Tutto è pronto per il debutto dell’Iva nello stato insulare di Saint Lucia: l’arcipelago caraibico, il quale fa parte della monarchia britannica, si è infatti avventurato in una serie di novità molto interessanti dal punto di vista tributario, in primis proprio questo esordio, con l’imposta locale (Value Added Tax, meglio nota come Vat) che andrà a beneficiare di una aliquota pari a quindici punti percentuali. Tra l’altro, non si tratta di una novità qualsiasi, in quanto il paese era l’unico a non essere interessato dall’applicazione del tributo, ma la tassazione interna è cambiata da poco tempo, tanto che si è provveduto a una riduzione della pressione fiscale nei confronti delle imprese e delle persone fisiche.
L’Irpef di Saint Lucia, al contrario, è stata fissata a una aliquota flessibile del 33,33%, percentuale che si riferisce al reddito che è stato maturato, mentre per quel che concerne la tassa personale a scaglioni (gli importi in questione sono compresi tra i diecimila e i trentamila dollari dei Caraibi orientali) va da un minimo del 10% a un massimo del 30%. Le innovazioni, poi, hanno riguardato perfino la cosiddetta “land tax”, vale a dire la tassa che si riferisce ai proprietari terrieri che non possono vantare la residenza all’interno dell’isola: nello specifico, questo balzello è nullo per ogni acro fino a dieci ettari totali, mentre sale a un dollaro dei Caraibi orientali per acro oltre i cinquecento ettari.

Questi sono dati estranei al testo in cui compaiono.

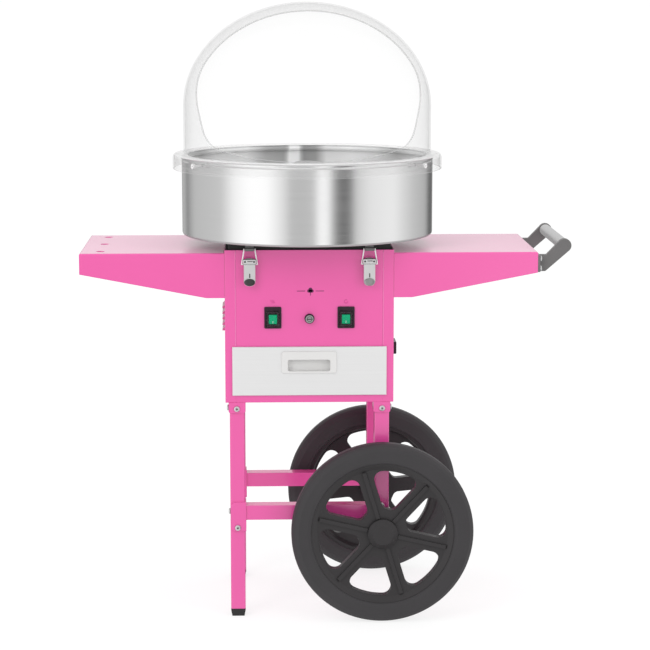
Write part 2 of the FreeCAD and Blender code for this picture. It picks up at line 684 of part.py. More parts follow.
shell = smooth_solid(dome_r, dome_crown).cut(smooth_solid(dome_r - dome_t, dome_crown - dome_t))
parts["dome"] = shell.cut(dome_mouth())
ledge_in = dome_r - 8
bend_r = 8.0
bend = (collar_r - bend_r, ledge_top - bend_r)
parts["dome_collar"] = turned(
    [(ledge_in, rim_z)] + arc_points(*bend, bend_r - collar_t, 90, 0, 6)
    + [(collar_r - collar_t, ledge_top - collar_h), (collar_r, ledge_top - collar_h)]
    + arc_points(*bend, bend_r, 0, 90, 8) + [(ledge_in, ledge_top)])
collar_screw_z = ledge_top - 15.5
clear_screws = []
for k in (34, 146, 214, 326):
    a = math.radians(k)
    out = V(math.cos(a), math.sin(a), 0)
    start = out * (bowl_r + 1.5) + V(0, 0, collar_screw_z)
    shank = rod(start, out, 2.5, collar_r - bowl_r - 1.5)
    head = rod(out * (collar_r - 0.3) + V(0, 0, collar_screw_z), out, 6.0, 3.8)
    clear_screws.append(fuse(shank, head))
    parts["dome_collar"] = parts["dome_collar"].cut(clear_screws[-1])
parts["collar_screws"] = compound(clear_screws)

# ---- controls --------------------------------------------------------------------------------
def switch_parts(cx, name):
    flange = box(cx - 17.3, cx + 17.3, panel_y - 2.5, panel_y, switch_z - 22, switch_z + 22)
    flange = round_edges(flange, 2.5, lambda e: runs_along(e, Y))
    barrel = box(cx - 13, cx + 13, panel_y, panel_y + 27, switch_z - 17, switch_z + 17)
    pivot_z = switch_z - 3.0
    well = box(cx - 9, cx + 9, panel_y - 3, panel_y + 16, pivot_z - 11.5, pivot_z + 11.5)
    pivot_y = panel_y + 4.0
    pivot = V(cx - 11, pivot_y, pivot_z)
    parts["switch_%s_frame" % name] = fuse(flange, barrel).cut(well).cut(
        rod(pivot, X, pin_r + run_gap, 22))
    profile = [(-8, 0), (-6.5, 9.7), (-1, 9.2), (3, 5), (3, -5), (-1, -9.2), (-6.5, -9.7)]
    rocker = prism([(cx - 8.2, pivot_y + y, pivot_z + z) for y, z in profile], V(16.4, 0, 0))
    rocker = round_edges(rocker, 0.8, lambda e: runs_along(e, X) and e.BoundBox.YMax < pivot_y - 5)
    rocker.rotate(V(cx, pivot_y, pivot_z), X, 9)
    parts["switch_%s_rocker" % name] = rocker.fuse(rod(pivot + X, X, pin_r, 20))
    cz = switch_z - 2.5
    cover = box(cx - 13.5, cx + 13.5, panel_y - 12, panel_y - 2.5, cz - 16.3, cz + 16.3)
    cover = round_edges(cover, 3.0, lambda e: e.BoundBox.YMin < panel_y - 2.6)
    hollow = box(cx - 12.3, cx + 12.3, panel_y - 10.8, panel_y - 2.5, cz - 15.1, cz + 15.1)
    parts["switch_%s_cover" % name] = cover.cut(hollow)
    return barrel


case = case.cut(switch_parts(-switch_x, "heat"))
case = case.cut(switch_parts(switch_x, "spin"))

bore = 6.0 + run_gap
barrel = rod(V(0, panel_y, fuse_z), Y, fuse_r - 2, 30)
fuse_body = fuse(rod(V(0, panel_y - 2.5, fuse_z), Y, fuse_r, 2.5), barrel)
case = case.cut(barrel)
parts["fuse_holder"] = fuse_body.cut(rod(V(0, panel_y - 3, fuse_z), Y, bore, 24))
cap_face = panel_y - 2.5 - 0.3
knob = rod(V(0, cap_face - 6.5, fuse_z), Y, 8.2, 6.5)
knob = knob.makeFillet(1.0, [e for e in knob.Edges if e.BoundBox.YMax < cap_face - 6])
knob = knob.fuse(rod(V(0, cap_face, fuse_z), Y, 6.0, 20))
parts["fuse_cap"] = knob.cut(cbox(0, cap_face - 6.5, fuse_z, 12, 3, 1.8))
parts["machine_case"] = case

inlet_z = drawer_low + 83
socket = fuse(
    cbox(half_w + 5.5, inlet_y, inlet_z, 11, 50, 25),
    cbox(half_w - 8, inlet_y, inlet_z, 16, 34, 21))
socket = round_edges(socket, 2.0, lambda e: e.BoundBox.XMin > half_w + 10.9)
parts["cart_side_right"] = parts["cart_side_right"].cut(
    cbox(half_w - 8, inlet_y, inlet_z, 16, 34, 21))
socket = socket.cut(cbox(half_w + 2, inlet_y, inlet_z, 22, 24.5, 16.5))
for dy, dz in ((-7, -1.5), (0, 2.5), (7, -1.5)):
    socket = socket.fuse(cbox(half_w - 3.5, inlet_y + dy, inlet_z + dz, 11, 2, 4))
parts["mains_inlet"] = socket.removeSplitter()

# ---- frame screws ----------------------------------------------------------------------------
for sy in (-1, 1):
    inward = Y * -sy
    for sx in (-1, 1):
        x_face = leg_x + leg / 2
        screw(V(sx * (leg_x + 0.5), sy * (leg_face + socket_t), base_z - 13), inward, 11)
        screw(V(sx * (x_face + socket_t), sy * leg_y, base_z - 13), X * -sx, 11)
        screw(V(sx * x_face, sy * leg_y, bar_top - 14.5), X * -sx, leg + saddle_t + 4)
        z = saddle_low + 7.5 if sx < 0 else saddle_high - 8
        screw(V(sx * leg_x, sy * (leg_face + saddle_t), z), inward, 10)
        for dz in (20, 70):
            screw(V(sx * (half_w + skin), sy * 110, wing_z - dz), X * -sx, 8)
    for dz in (9, 29):
        for dy in (-13.5, 13.5):
            screw(V(end_x + 5, sy * arm_y + dy, arm_low + dz), X * -1, 12)
parts["frame_bolts"] = compound(screws)
cutter = compound(screw_holes)
for name in ("cart_side_left", "cart_side_right", "cart_floor", "leg_front_left",
             "leg_back_left", "leg_front_right", "leg_back_right", "crossbar_front",
             "crossbar_back", "wing_left_skirt", "wing_right", "handle_arm_front",
             "handle_arm_back"):
    parts[name] = parts[name].cut(cutter)

# ---- files -----------------------------------------------------------------------------------
os.makedirs("parts", exist_ok=True)
for name, shape in parts.items():
    shape.translated(SHIFT).exportStep("parts/%s.step" % name)
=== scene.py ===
import bpy
import json
import math
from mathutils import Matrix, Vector


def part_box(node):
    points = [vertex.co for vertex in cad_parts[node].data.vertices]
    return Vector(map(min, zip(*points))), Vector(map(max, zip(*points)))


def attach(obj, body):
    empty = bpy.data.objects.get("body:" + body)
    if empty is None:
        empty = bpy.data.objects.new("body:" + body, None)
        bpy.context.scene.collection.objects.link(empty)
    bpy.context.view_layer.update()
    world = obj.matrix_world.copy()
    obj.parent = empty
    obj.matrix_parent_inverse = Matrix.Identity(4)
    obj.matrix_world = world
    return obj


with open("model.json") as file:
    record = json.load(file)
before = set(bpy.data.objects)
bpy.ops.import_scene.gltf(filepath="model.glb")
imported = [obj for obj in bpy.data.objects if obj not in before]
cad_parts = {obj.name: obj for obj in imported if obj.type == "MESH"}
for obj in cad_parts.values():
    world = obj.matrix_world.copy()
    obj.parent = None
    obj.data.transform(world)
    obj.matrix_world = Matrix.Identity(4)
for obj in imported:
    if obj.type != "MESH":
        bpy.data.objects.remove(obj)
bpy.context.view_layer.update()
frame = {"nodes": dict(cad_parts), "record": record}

NODES = frame["nodes"]
mm = 0.001


# ---- node helpers ----------------------------------------------------------------------------
class Tree:
    """A small wrapper that builds and links shader nodes."""

    def __init__(self, name, world=False):
        self.mat = (bpy.data.worlds if world else bpy.data.materials).new(name)
        self.mat.use_nodes = True
        self.tree = self.mat.node_tree
        self.tree.nodes.clear()
        self.out = self.tree.nodes.new("ShaderNodeOutputWorld" if world
                                       else "ShaderNodeOutputMaterial")

    def add(self, kind, **values):
        node = self.tree.nodes.new("ShaderNode" + kind)
        for key, value in values.items():
            if key in node.inputs:
                self.put(node.inputs[key], value)
            else:
                setattr(node, key, value)
        return node

    def put(self, socket, value):
        if isinstance(value, bpy.types.NodeSocket):
            self.tree.links.new(value, socket)
        else:
            socket.default_value = value

    def coords(self, scale=(1, 1, 1)):
        source = self.add("TexCoord").outputs["Object"]
        mapping = self.add("Mapping")
        self.put(mapping.inputs["Vector"], source)
        self.put(mapping.inputs["Scale"], scale)
        return mapping.outputs["Vector"]

    def noise(self, vector, scale, detail=4.0, rough=0.55):
        node = self.add("TexNoise", Scale=scale, Detail=detail, Roughness=rough)
        self.put(node.inputs["Vector"], vector)
        return node.outputs["Fac"]

    def ramp(self, fac, stops):
        """Grey ramp; each stop is a place and a brightness."""
        node = self.add("ValToRGB")
        self.put(node.inputs["Fac"], fac)
        ramp = node.color_ramp
        while len(ramp.elements) < len(stops):
            ramp.elements.new(0.5)
        for element, (place, value) in zip(ramp.elements, stops):
            element.position = place
            element.color = (value, value, value, 1)
        return node.outputs["Color"]

    def math(self, op, a, b=0.0, c=0.0):
        node = self.add("Math", operation=op)
        for socket, value in zip(node.inputs, (a, b, c)):
            self.put(socket, value)
        return node.outputs["Value"]

    def span(self, fac, low, high):
        node = self.add("MapRange")
        self.put(node.inputs["Value"], fac)
        self.put(node.inputs["To Min"], low)
        self.put(node.inputs["To Max"], high)
        return node.outputs["Result"]

    def mix(self, fac, a, b, mode="MIX"):
        node = self.add("Mix", data_type="RGBA", blend_type=mode)
        self.put(node.inputs[0], fac)
        self.put(node.inputs[6], a)
        self.put(node.inputs[7], b)
        return node.outputs[2]

    def bump(self, height, strength, distance, under=None):
        """Normal roughened by height, over another normal where one is given."""
        node = self.add("Bump", Strength=strength, Distance=distance)
        self.put(node.inputs["Height"], height)
        if under is not None:
            self.put(node.inputs["Normal"], under)
        return node.outputs["Normal"]

    def blend(self, fac, a, b):
        node = self.add("MixShader")
        self.put(node.inputs[0], fac)
        self.tree.links.new(a, node.inputs[1])
        self.tree.links.new(b, node.inputs[2])
        return node.outputs["Shader"]

    def painted_recess_shade(self, tone, reach):
        """tone darkened by ambient occlusion in narrow recesses and joints: painted shade."""
        shade = self.add("AmbientOcclusion", samples=4, Distance=reach).outputs["AO"]
        return self.mix(self.math("POWER", shade, 2.0), grey(0.02), tone)

    def rounded(self, radius):
        return self.add("Bevel", samples=4, Radius=radius).outputs["Normal"]

    def surface(self, **values):
        """Principled shader; keys are socket names with _ for spaces."""
        node = self.add("BsdfPrincipled")
        for key, value in values.items():
            self.put(node.inputs[key.replace("_", " ")], value)
        self.tree.links.new(node.outputs["BSDF"], self.out.inputs["Surface"])
        return node


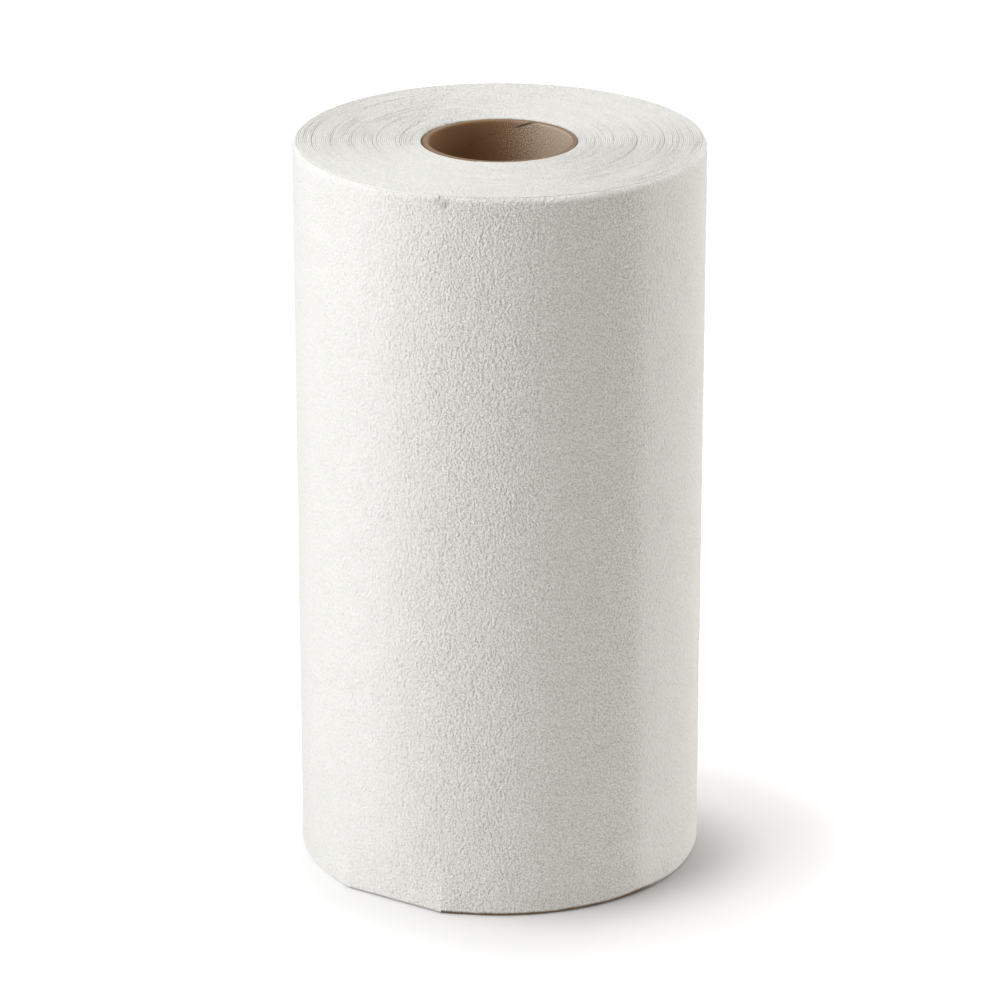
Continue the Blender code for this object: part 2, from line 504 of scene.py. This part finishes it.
def makeKraftBoard(look):
    material, tree, shader = newMaterial("kraftBoard", look["roughness"])
    across, up = unrolledPlace(tree)
    lean = math.tan(look["stripLean"])
    along, over = across - up * lean, across * lean + up
    grain = noise(tree, joinAxes(tree, along * 0.25, over), 1 / look["fibreSize"], 3.0, 0.6)
    place = joinAxes(tree, across, up)
    fleck = noise(tree, place, 1 / look["fleckSize"], 4.0, 0.7)
    cloud = noise(tree, place, 1 / look["cloudSize"], 2.0, 0.5)
    speck = noise(tree, place, 1 / look["speckSize"], 0.0) * look["speckShare"]
    addBump(tree, shader, (grain * look["fibreDepth"] + fleck * look["fleckDepth"]) * mm)

    # painted light and shade in the bore: one side is paler with fewer dark flecks, the other darker
    # and redder
    angle = across * (mm / roll["coreRadius"])
    towardsLitSide = (angle - look["litSideAngle"]).cosine()
    litSide = (towardsLitSide + fleck * 0.25 + speck * 0.5).ramp(look["litSideStart"], look["litSideEnd"])
    lining = blendColour(tree, litSide, look["shadedSideColour"], look["litSideColour"])
    inside = 1.0 - up.ramp(look["liningTop"], look["liningTop"] + 0.3)
    board = blendColour(tree, inside, look["colour"], lining)
    dark = (0.35 + grain * 0.35 + cloud * 0.3 - speck).atLeast(0.0).atMost(1.0)
    dark = dark * (1.0 - inside * litSide * 0.8)
    board = blendColour(tree, dark, board, look["darkColour"])
    pale = (fleck * 1.3 - 0.45).atLeast(0.0).atMost(1.0)
    colour = blendColour(tree, pale, board, look["paleColour"])
    toSeam = (look["liningTop"] - up) / look["seamLead"] - (angle - look["seamAngle"]) / fullTurn
    apart = (0.5 - calc(tree, "PINGPONG", toSeam + 0.5, 0.5)) * look["seamLead"]
    strength = look["seamFaint"] + up.ramp(*look["seamFade"]) * look["seamStrong"]
    seam = (1.0 - apart.ramp(*look["seamWidth"])) * strength * inside
    colour = blendColour(tree, seam, colour, look["seamColour"])
    tree.links.new(colour.socket, shader.inputs["Base Color"])
    return material


# The towel's outer turn: the last sheet and the one that goes in under it
towelSheet = {
    "step": 0.72 * mm,          # mean distance between the points of the surface
    "crowding": 0.35,           # how much closer they stand towards the loose edge
    "thickness": 0.3 * mm,
    "rimWidth": 1.2 * mm,       # the upper rim lies on the wound turns inside
    "rimStart": 0.45 * mm,      # the sheet's edge stops this far below the upper face
    "footStart": 0.25 * mm,     # and this far above the floor
    "embossDepth": 0.13 * mm,
    "embossSize": 1.9 * mm,
    "swellDepth": 0.16 * mm,
    "swellSize": 9 * mm,
    "tailPress": 0.33 * mm,     # how far the glued loose edge is pressed down
    "tailFade": 32 * mm,
    "nickDepth": 0.28 * mm,     # the dent at the loose edge's upper corner
    "nickWidth": 3.4 * mm,
    "nickHeight": 2.8 * mm,
    "creaseDepth": 0.20 * mm,   # and the crease that runs down from it
    "creaseWidth": 1.0 * mm,
    "creaseHeight": 13 * mm,
    "slitDepth": 0.25 * mm,
    "underTail": 3 * mm,        # how far the lower sheet is drawn on under the tail
}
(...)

L’obiettivo di tale riforma fiscale è presto detto. In effetti, il governo locale intende ridimensionare il proprio debito pubblico e il deficit di bilancio, senza dimenticare l’aumento della base imponibile e la riduzione del carico fiscale a tutto favore del consumo. Secondo Anthony Kenny, ministro delle Finanze nonché primo ministro, si tratta di una semplificazione molto importante da questo punto di vista, con l’efficienza e la diminuzione dei costi della riscossione che dovrebbero farla da padrona.